Stored records:
╔══

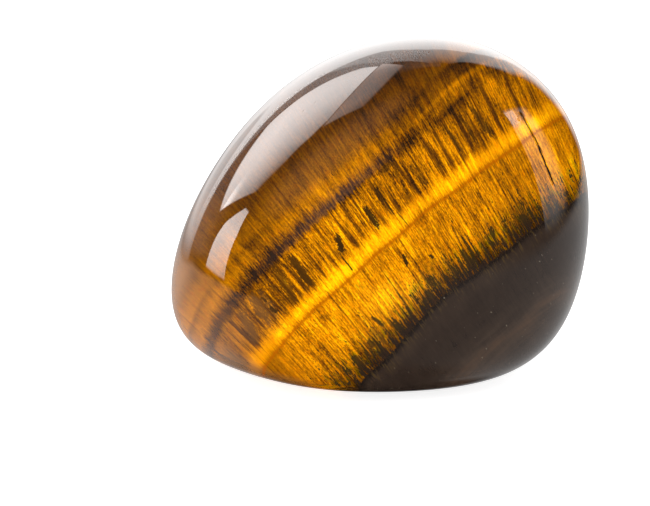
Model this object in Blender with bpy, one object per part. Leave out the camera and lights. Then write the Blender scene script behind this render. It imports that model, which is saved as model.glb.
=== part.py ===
"""Polished tigers eye: one loose tumbled stone, lying on the flat spot worn under it.

Units are metres and +Z is up. The banded front looks along -Y and the pointed end is at -X.
The origin is on the surface that the stone lies on, below the middle of its bounding box.

Tumbling wears a broken chip to a few broad, slightly domed faces that run into each other with
no edge between them. The stone is built in that way: each worn face has a direction and a
distance from the stone's heart, and one formula rounds them together.
"""
from math import cos, pi, radians, sin, tan
from typing import NamedTuple

import bmesh
import bpy
from mathutils import Vector

MM = 0.001


class WornFace(NamedTuple):
    """One broad face of the tumbled chip."""

    name: str
    turn: float       # degrees around Z from the front (-Y), positive towards +X
    lift: float       # degrees above the horizontal
    distance: float   # millimetres from the stone's heart to the face's plane


WORN_FACES = (
    WornFace("front", 12, 2, 10.9),
    WornFace("front brow", -30, 42, 12.9),
    WornFace("front right", 48, 12, 14.8),
    WornFace("front left", -48, -12, 15.6),
    WornFace("front foot", -2, -55, 15.8),
    WornFace("left flank", -100, 35, 12.9),
    WornFace("left crown", -125, 65, 14.0),
    WornFace("left shoulder", -93, 14, 16.3),
    WornFace("nose", -88, -15, 24.5),
    WornFace("left foot", -62, -53, 18.6),
    WornFace("crown", 146, 72, 15.4),
    WornFace("right crown", 107, 49, 16.4),
    WornFace("right brow", 92, 18, 19.8),
    WornFace("right flank", 88, -8, 15.9),
    WornFace("right foot", 72, -42, 16.3),
    WornFace("back", 170, -6, 10.7),
    WornFace("back crown", -165, 38, 12.6),
    WornFace("back left", -138, -12, 15.5),
    WornFace("back right", 132, 4, 16.5),
    WornFace("back foot", 178, -50, 13.6),
    WornFace("underside", 0, -90, 11.35),
)
ROUNDING = 6           # how sharply the worn faces turn into each other; a ball is 2
HEART_HEIGHT = 10.95   # millimetres from the flat spot underneath up to the stone's heart
FACES_PER_SIDE = 24    # squares along each side of the cube that the surface is drawn on
SNAP = 0.02            # millimetres within which a corner is taken to lie on the flat spot

STONE_COLOR = (0.40, 0.19, 0.02, 1.0)
STONE_ROUGHNESS = 0.08


def face_direction(face: WornFace) -> Vector:
    """Return the unit vector that a worn face looks along."""
    turn = radians(face.turn)
    lift = radians(face.lift)
    return Vector((sin(turn) * cos(lift), -cos(turn) * cos(lift), sin(lift)))


def stone_radius(direction: Vector, planes: list[tuple[Vector, float]]) -> float:
    """Return how far the surface is from the heart along a unit vector, in millimetres.

    Each face that looks the same way pulls the surface in towards its own plane. Their pulls are
    added as powers, so the nearest face rules and its neighbours only round it off.
    """
    pull = 0.0
    for normal, distance in planes:
        facing = max(0.0, direction.dot(normal))
        pull += (facing / distance) ** ROUNDING
    return pull ** (-1.0 / ROUNDING)


def even_direction(corner: Vector) -> Vector:
    """Turn a point of the 2 x 2 x 2 cube into a direction, with the squares evenly spread."""
    return Vector([tan(value * pi / 4) for value in corner]).normalized()


def build_mesh() -> bpy.types.Mesh:
    """Draw the rounded surface on a divided cube and cut the flat spot under it."""
    planes = [(face_direction(face), face.distance) for face in WORN_FACES]
    bm = bmesh.new()
    bmesh.ops.create_cube(bm, size=2.0)
    bmesh.ops.subdivide_edges(bm, edges=bm.edges, cuts=FACES_PER_SIDE - 1, use_grid_fill=True)
    for vertex in bm.verts:
        direction = even_direction(vertex.co)
        vertex.co = direction * stone_radius(direction, planes)

    everything = bm.verts[:] + bm.edges[:] + bm.faces[:]
    flat_height = Vector((0.0, 0.0, -HEART_HEIGHT))
    cut = bmesh.ops.bisect_plane(
        bm,
        geom=everything,
        dist=SNAP,
        plane_co=flat_height,
        plane_no=(0, 0, -1),
        use_snap_center=True,
        clear_outer=True,
    )
    rim = [item for item in cut["geom_cut"] if isinstance(item, bmesh.types.BMEdge)]
    flat = bmesh.ops.contextual_create(bm, geom=rim)["faces"]
    bmesh.ops.recalc_face_normals(bm, faces=bm.faces)
    for face in bm.faces:
        face.smooth = face not in flat
    for edge in rim:
        edge.smooth = False

    middle_x = (min(v.co.x for v in bm.verts) + max(v.co.x for v in bm.verts)) / 2
    middle_y = (min(v.co.y for v in bm.verts) + max(v.co.y for v in bm.verts)) / 2
    bmesh.ops.translate(bm, verts=bm.verts, vec=(-middle_x, -middle_y, HEART_HEIGHT))
    bmesh.ops.scale(bm, verts=bm.verts, vec=(MM, MM, MM))

    mesh = bpy.data.meshes.new("stone")
    bm.to_mesh(mesh)
    bm.free()
    return mesh


def stone_material() -> bpy.types.Material:
    """Return the plain golden brown of the polished quartz."""
    material = bpy.data.materials.new("polished_tigers_eye")
    material.use_nodes = True
    shader = material.node_tree.nodes["Principled BSDF"]
    shader.inputs["Base Color"].default_value = STONE_COLOR
    shader.inputs["Roughness"].default_value = STONE_ROUGHNESS
    shader.inputs["Metallic"].default_value = 0.0
    return material


def main() -> None:
    """Clear the scene and build the stone."""
    for old in list(bpy.data.objects):
        bpy.data.objects.remove(old, do_unlink=True)
    mesh = build_mesh()
    mesh.materials.append(stone_material())
    stone = bpy.data.objects.new("stone", mesh)
    bpy.context.scene.collection.objects.link(stone)


main()
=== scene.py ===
"""A polished tigers eye on a white table under soft studio light.

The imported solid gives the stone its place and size. Here it gets a mirror-smooth surface, and a
finish that is worked out in the depth of the stone: flat layers of golden fibres between dull
brown and blue-black ones, so the bands and the streaks run on round every side.
"""
import logging
from collections.abc import Callable
from dataclasses import dataclass, field
from enum import Enum
from math import cos, inf, pi, radians, sin

import bpy
from mathutils import Matrix, Vector, geometry


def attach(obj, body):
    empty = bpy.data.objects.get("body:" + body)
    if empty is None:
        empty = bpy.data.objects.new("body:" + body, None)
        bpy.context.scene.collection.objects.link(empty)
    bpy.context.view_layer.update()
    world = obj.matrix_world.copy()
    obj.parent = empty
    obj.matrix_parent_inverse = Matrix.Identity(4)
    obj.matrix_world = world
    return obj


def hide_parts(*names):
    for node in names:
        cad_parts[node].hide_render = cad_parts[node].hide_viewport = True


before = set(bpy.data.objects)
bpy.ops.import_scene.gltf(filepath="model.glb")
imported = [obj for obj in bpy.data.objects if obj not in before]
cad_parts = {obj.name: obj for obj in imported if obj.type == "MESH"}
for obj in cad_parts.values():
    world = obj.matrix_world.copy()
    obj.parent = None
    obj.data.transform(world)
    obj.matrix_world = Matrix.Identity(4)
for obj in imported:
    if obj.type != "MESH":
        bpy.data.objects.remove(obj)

LOG = logging.getLogger("tigers_eye")
MM = 0.001
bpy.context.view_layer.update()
WHITE = (1.0, 1.0, 1.0, 1.0)
LEAST = 0.001  # stands in for nothing where a number is divided by it
STREAK_ROUGHNESS = 0.6
STREAK_GAIN = 4.0  # brings the noise to about -1 to 1
LENS_TEAR = 0.45  # how far the fibres tear into a dark mark
LENS_EDGE = (0.65, 1.2, 1.0, 0.0)  # where it fades, in shares of its size

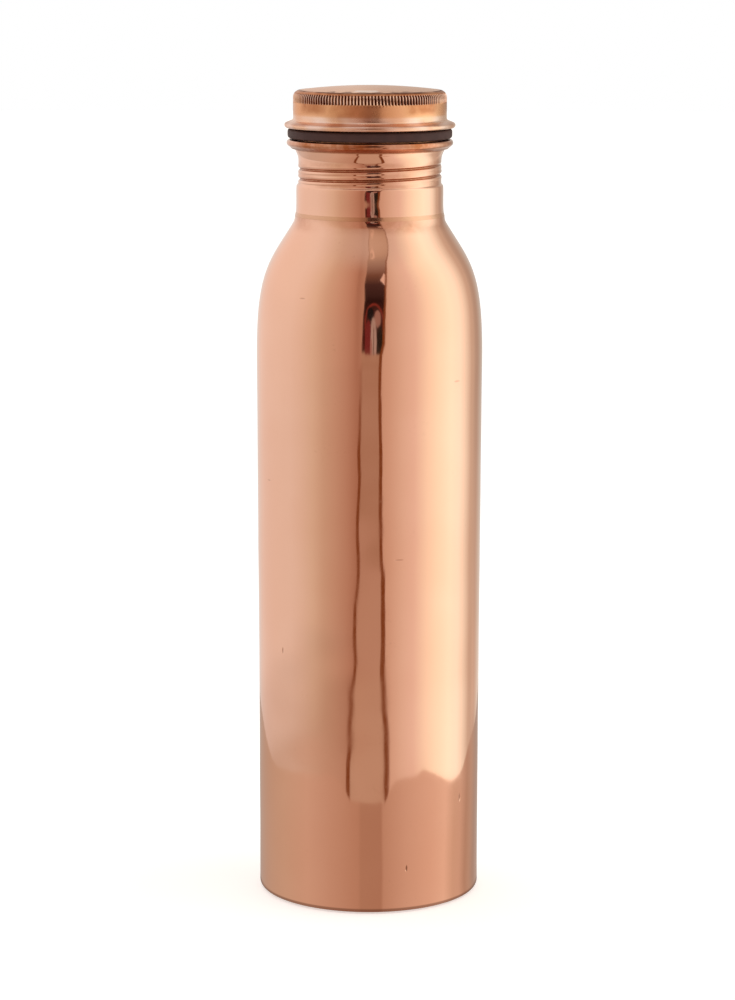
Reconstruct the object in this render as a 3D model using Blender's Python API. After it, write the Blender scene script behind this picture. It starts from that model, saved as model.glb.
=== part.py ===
"""A spun copper water bottle with a screw lid, made as the separate pieces it is brazed and
screwed together from.

Units are metres and +Z is up. The origin is the centre of the foot, on the surface that the
bottle stands on, and every piece is turned about the Z axis. The lid unscrews about that
axis, and rises by THREAD_LEAD with each turn.
"""

import math

import bmesh
import bpy
from mathutils import Vector

SEGMENTS = 48  # facets round each turned piece
SHOULDER_STEPS = 9  # facets along the shoulder's curve
ROLL_STEPS = 6  # facets along the rolled rim
ROUND_STEPS = 4  # facets along the larger rounded corners
BEND_STEPS = 3  # facets along the small bends
EDGE_STEPS = 2  # facets along the mouth's rounded edge
GAP = 0.0003  # left between pieces that touch

# Body: a spun tube whose shoulder closes in to the neck, and whose foot is turned inwards.
BODY_RADIUS = 0.0375
FOOT_WALL_RADIUS = 0.0370
STRAIGHT_TOP_Z = 0.060
SHOULDER_Z = 0.1823
BODY_SHEET = 0.0007
FOOT_CORNER_RADIUS = 0.0018
FOOT_LIP_RADIUS = 0.0328
NECK_ROOT_RADIUS = 0.0247
BODY_TOP_Z = 0.2277
SHOULDER_FILLET_RADIUS = 0.0046
SHOULDER_END_ANGLE = math.radians(31.3)  # from the vertical, where the fillet begins
SHOULDER_ROUNDNESS = 0.0278  # how far the wall's own direction carries into the shoulder
SHOULDER_FLATNESS = 0.0142  # how far the fillet's direction carries back into it

# Base plate: a pressed disc with an upright rim, brazed in above the foot's lip.
BASE_PANEL_RADIUS = 0.0270
BASE_PANEL_RISE = 0.0015
BASE_CROWN = 0.0004
BASE_SLOPE_WIDTH = 0.0022
BASE_CORNER_RADIUS = 0.0014
BASE_RIM_TOP_Z = 0.0070

# Neck: a threaded collar with a rolled rim, brazed on top of the body.
NECK_SHEET = 0.0006
SPIGOT_BOTTOM_Z = 0.2230
NECK_BOTTOM_Z = 0.2291
NECK_BOTTOM_RADIUS = 0.0244
NECK_BAND_TOP_Z = 0.2381
NECK_BAND_TOP_RADIUS = 0.0242
NECK_THREAD_RADIUS = 0.02355
NECK_THREAD_BOTTOM_Z = 0.2386
NECK_THREAD_TOP_Z = 0.2458
NECK_FLARE_Z = 0.2490
NECK_FLARE_RADIUS = 0.0244
RIM_RADIUS = 0.0274
RIM_TOP_Z = 0.2529
RIM_ROLL_RADIUS = 0.00125
RIM_ROLL_START = -60
RIM_HEM_RADIUS = 0.0256
RIM_HEM_Z = 0.2499
MOUTH_ROUND = 0.0005

# Thread: one start, right-handed, a narrow groove rolled inwards in both walls.
THREAD_LEAD = 0.0033
THREAD_LEVEL_Z = 0.23820  # height of the groove's middle at angle 0, on turn 0
THREAD_HALF_WIDTH = 0.0006
THREAD_DEPTH = 0.00065
THREAD_FADE = 0.12  # of a turn, where the groove runs out
NECK_THREAD_TURNS = (0.0, 2.05)
STEM_THREAD_TURNS = (-2.0, 2.20)
THREAD_CLEARANCE = 0.0003
THREAD_ROWS = range(-3, 5)  # the turns of groove that may cross either wall
THREAD_MARGIN = 0.0001  # kept between the groove's vertices and the ends of the wall

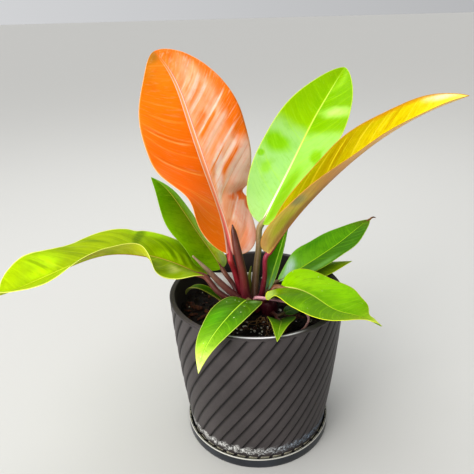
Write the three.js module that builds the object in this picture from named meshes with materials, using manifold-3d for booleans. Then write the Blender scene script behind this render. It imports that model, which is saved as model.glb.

╚══

### Job:
The lines to quote run from the one containing "Reconstruct the object" to the one containing "GAP = 0.0003". Quote them exactly, with both of those lines, and nothing else.

### Written response:
Reconstruct the object in this render as a 3D model using Blender's Python API. After it, write the Blender scene script behind this picture. It starts from that model, saved as model.glb.
=== part.py ===
"""A spun copper water bottle with a screw lid, made as the separate pieces it is brazed and
screwed together from.

Units are metres and +Z is up. The origin is the centre of the foot, on the surface that the
bottle stands on, and every piece is turned about the Z axis. The lid unscrews about that
axis, and rises by THREAD_LEAD with each turn.
"""

import math

import bmesh
import bpy
from mathutils import Vector

SEGMENTS = 48  # facets round each turned piece
SHOULDER_STEPS = 9  # facets along the shoulder's curve
ROLL_STEPS = 6  # facets along the rolled rim
ROUND_STEPS = 4  # facets along the larger rounded corners
BEND_STEPS = 3  # facets along the small bends
EDGE_STEPS = 2  # facets along the mouth's rounded edge
GAP = 0.0003  # left between pieces that touch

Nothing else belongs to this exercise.